The evidence, for many, arrived without him.

With Mbappé out of the XI, Los Blancos rattled off five straight wins heading into the March international break. They swept both legs against Manchester City in the Champions League round of 16 and took a crucial Madrid derby along the way. The football flowed. The team looked balanced. The narrative wrote itself.

Then Mbappé returned. From their next six matches in all competitions, the 15-time European champions won just once. The numbers don’t tell the whole story, but they gave his critics a powerful line of attack.

And then the issue stopped being just about tactics.

A Dressing Room Fractured

The real anger now sits in the shadows of the training ground and the corridors of Valdebebas.

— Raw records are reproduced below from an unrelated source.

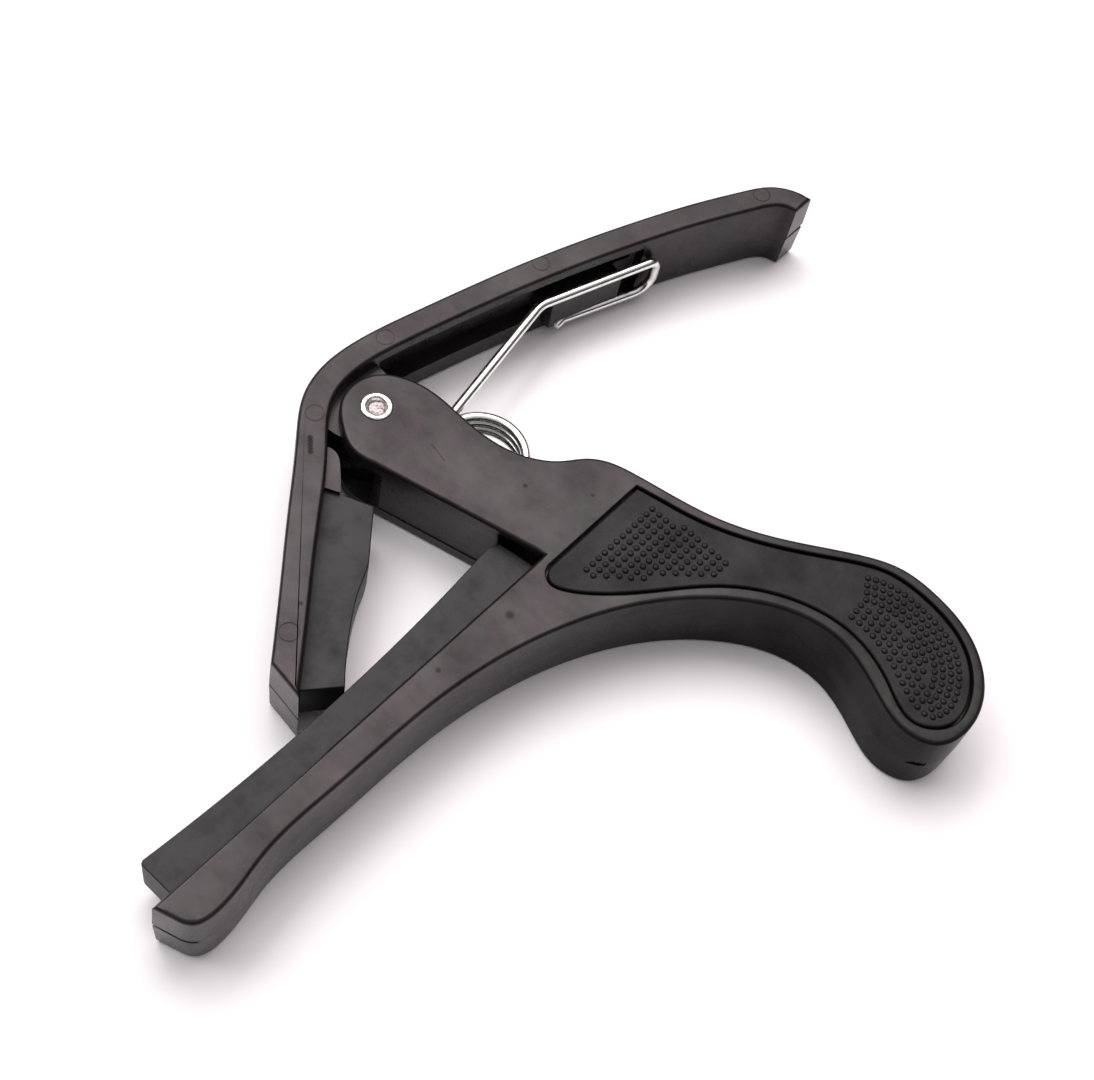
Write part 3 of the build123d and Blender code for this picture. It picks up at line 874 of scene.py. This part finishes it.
def make_spring():
    """Hidden leg, coil, near strand, U-shaped end, far strand and its hooked tip, as one wire."""
    coil = Vector((*COIL_CENTRE, 0))
    pitch, near, far = 1.6, 9.3, 2.4
    top_angle = 100.71
    turns = 3 + (FOOT_ANGLE + 360 - top_angle) / 360
    low = near - turns * pitch
    helix = []
    count = int(turns * 48)
    for k in range(count + 1):
        angle = math.radians(FOOT_ANGLE - 360 * turns * k / count)
        x, y = COIL_R * math.cos(angle), COIL_R * math.sin(angle)
        helix.append(coil + Vector((x, y, low + turns * pitch * k / count)))
    way = Vector((math.cos(math.radians(LEG_ANGLE)), math.sin(math.radians(LEG_ANGLE)), 0))
    leg = spaced([helix[0] + way * 24.9, helix[0] + way * 0.4], 1.5)
    corners = [(33.0, -2.0, near), (52.8, -8.3, near), (52.8, -8.3, far), (38.0, -3.2, far)]
    upper = bent([helix[-1]] + corners + [(36.1, -3.4, far)], [5.0, 1.7, 3.2, 1.2])
    route = leg + helix + spaced(upper, 1.0)[1:]
    spring = tube("spring_wire", route, WIRE_R)
    shade_smooth(spring, 50)
    return spring


spring = make_spring()
spring.data.materials.append(spring_steel)
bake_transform(spring)
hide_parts("torsion_spring")

# ---------------------------------------------------------------- rivet


def make_rivet():
    """Factory head below; above, a rolled rim round a rough, sunken bore."""
    head = [(0, 0.02), (2.2, 0.02), (2.6, 0.12), (2.82, 0.35), (2.88, 0.7), (2.84, 0.84)]
    shank = [(1.6, 0.85), (1.6, THICK - 0.1), (1.9, THICK), (2.34, THICK)]
    angles = [math.pi * k / 8 for k in range(9)]
    roll = [(1.88 + 0.46 * math.cos(t), THICK + 0.02 + 0.28 * math.sin(t)) for t in angles]
    bore = [
        (1.34, THICK - 0.08), (1.25, THICK - 0.35), (1.05, THICK - 0.5), (0.55, THICK - 0.42),
        (0, THICK - 0.5)]
    rivet = lathe("rivet_rolled", head + shank + roll + bore, 72)
    bm = bmesh.new()
    bm.from_mesh(rivet.data)
    for v in bm.verts:
        r = math.hypot(v.co.x, v.co.y) / MM
        if v.co.z > (THICK - 1) * MM and r < 1.3:
            v.co.z += random.uniform(-0.03, 0.04) * MM
        elif v.co.z > (THICK + 0.05) * MM:
            angle = math.atan2(v.co.y, v.co.x)
            v.co.z -= (0.02 + 0.02 * math.sin(3 * angle + 1) + 0.012 * math.sin(7 * angle)) * MM
    bm.to_mesh(rivet.data)
    bm.free()
    return finish_mesh(rivet, 45)


dress(make_rivet(), rivet_steel, "body", "pivot_rivet")

# ---------------------------------------------------------------- floor and light

bm = bmesh.new()
bmesh.ops.create_grid(bm, x_segments=1, y_segments=1, size=3.0)
floor = new_object("floor", bm)
pale = Shader("pale_floor")
floor.data.materials.append(
    pale.set(Base_Color=(0.95, 0.92, 0.935, 1), Roughness=0.6, Specular_IOR_Level=0.2))

# The studio: dark round the horizon, soft white overhead
SKY = [(0.45, (0.04, 0.04, 0.042, 1)), (0.9, (1.0, 0.97, 0.98, 1))]
SKY_STRENGTH = 0.75
world = bpy.data.worlds.new("studio")
world.use_nodes = True
tree = world.node_tree
direction = tree.nodes.new("ShaderNodeTexCoord")
height = tree.nodes.new("ShaderNodeSeparateXYZ")
ramp = tree.nodes.new("ShaderNodeValToRGB")
for element, (position, colour) in zip(ramp.color_ramp.elements, SKY):
    element.position = position
    element.color = colour
tree.links.new(direction.outputs["Generated"], height.inputs[0])
tree.links.new(height.outputs["Z"], ramp.inputs[0])
tree.links.new(ramp.outputs[0], tree.nodes["Background"].inputs["Color"])
tree.nodes["Background"].inputs["Strength"].default_value = SKY_STRENGTH
scene.world = world


def softbox(name, place, target, width, height, power, colour=(1, 1, 1)):
    """Large soft area light aimed at a point."""
    light = bpy.data.lights.new(name, "AREA")
    light.shape = "RECTANGLE"
    light.size, light.size_y = width, height
    light.energy = power
    light.color = colour
    box = bpy.data.objects.new(name, light)
    box.location = place
    box.rotation_euler = (Vector(target) - Vector(place)).to_track_quat("-Z", "Y").to_euler()
    scene.collection.objects.link(box)


CENTRE = (0, -0.04, 0)          # metres, as are the places and sizes of the lights; powers are in watts
softbox("key", (-0.09, 0.48, 0.72), CENTRE, 0.75, 0.55, 5.4)
softbox("overhead", (0.50, 0.24, 1.0), CENTRE, 0.9, 0.9, 9.0, (1.0, 0.94, 0.95))
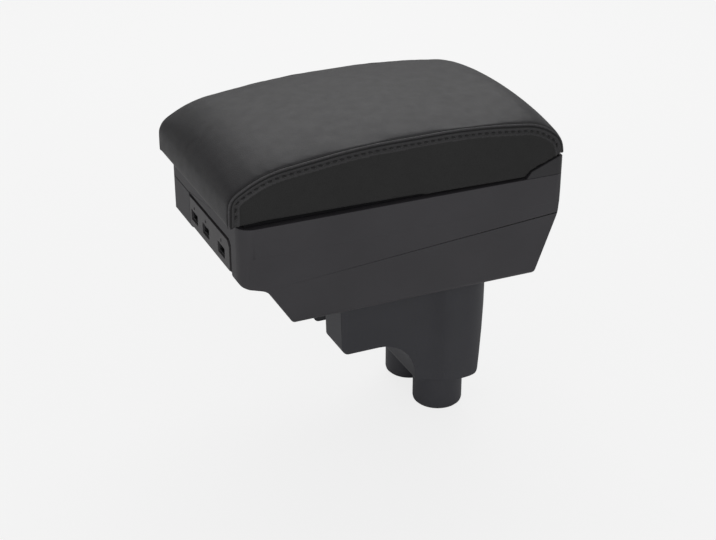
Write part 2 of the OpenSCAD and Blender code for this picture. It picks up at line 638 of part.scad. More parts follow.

Reports have detailed a dispute between Mbappé and a member of the coaching staff during training, a clash that deepened his isolation within the squad. Inside the dressing room, some began to see him as “overly individualistic,” a superstar orbiting at his own distance from the group.

He did little to soften that image.

One week before El Clásico, with a hamstring problem to manage, Mbappé chose Italy for a short holiday instead of staying in Madrid to continue his rehab. Images of him enjoying his break surfaced as Vinicius Jr and Jude Bellingham were throwing themselves into a league match against Espanyol.

For supporters, it cut deep. They saw their marquee signing on vacation while others bled for the shirt. The outrage was instant and raw, and it poured straight into that petition.

Respect, once assumed, now feels broken. His goals no longer shield him from criticism. Since Mbappé’s arrival, Real Madrid have not lifted a major trophy. In this club, that matters more than any personal record.

A New Man on the Touchline, the Same Problem to Solve

Despite the uproar, the reality is simple: Mbappé is under contract until 2029. Barring an extraordinary twist, he is not leaving after just two seasons. The petition may roar, but the club’s planning remains built around him.

That means the next Real Madrid manager walks into the job with a clear, brutal mandate: make this work.

Álvaro Arbeloa is expected to step aside at the end of the season, clearing the way for a heavyweight appointment. José Mourinho has emerged in reports as the frontrunner, the familiar name at the top of the list, though nothing is signed.

Whoever stands on the Bernabéu touchline in 2026–27 inherits a volatile mix. Vinicius Jr, Mbappé, Bellingham: three A-list talents, three dominant personalities, three players who all want the ball when it matters most. Finding a structure that lets them breathe together, not suffocate each other, is the central tactical puzzle of Madrid’s future.

A new midfielder could shift the balance again, either smoothing the connections or crowding the stage even more. Every decision in that area of the pitch will be measured against one question: does this finally unlock the front three?

Because patience is already running thin. Another season without a major trophy will not just sting; it will ignite. The revolt from the stands will grow louder, the petition numbers will climb, and the spotlight will swing, as it always does, to the biggest name in the room.

Fair or not, if Real Madrid stumble again, the first finger will point at Kylian Mbappé.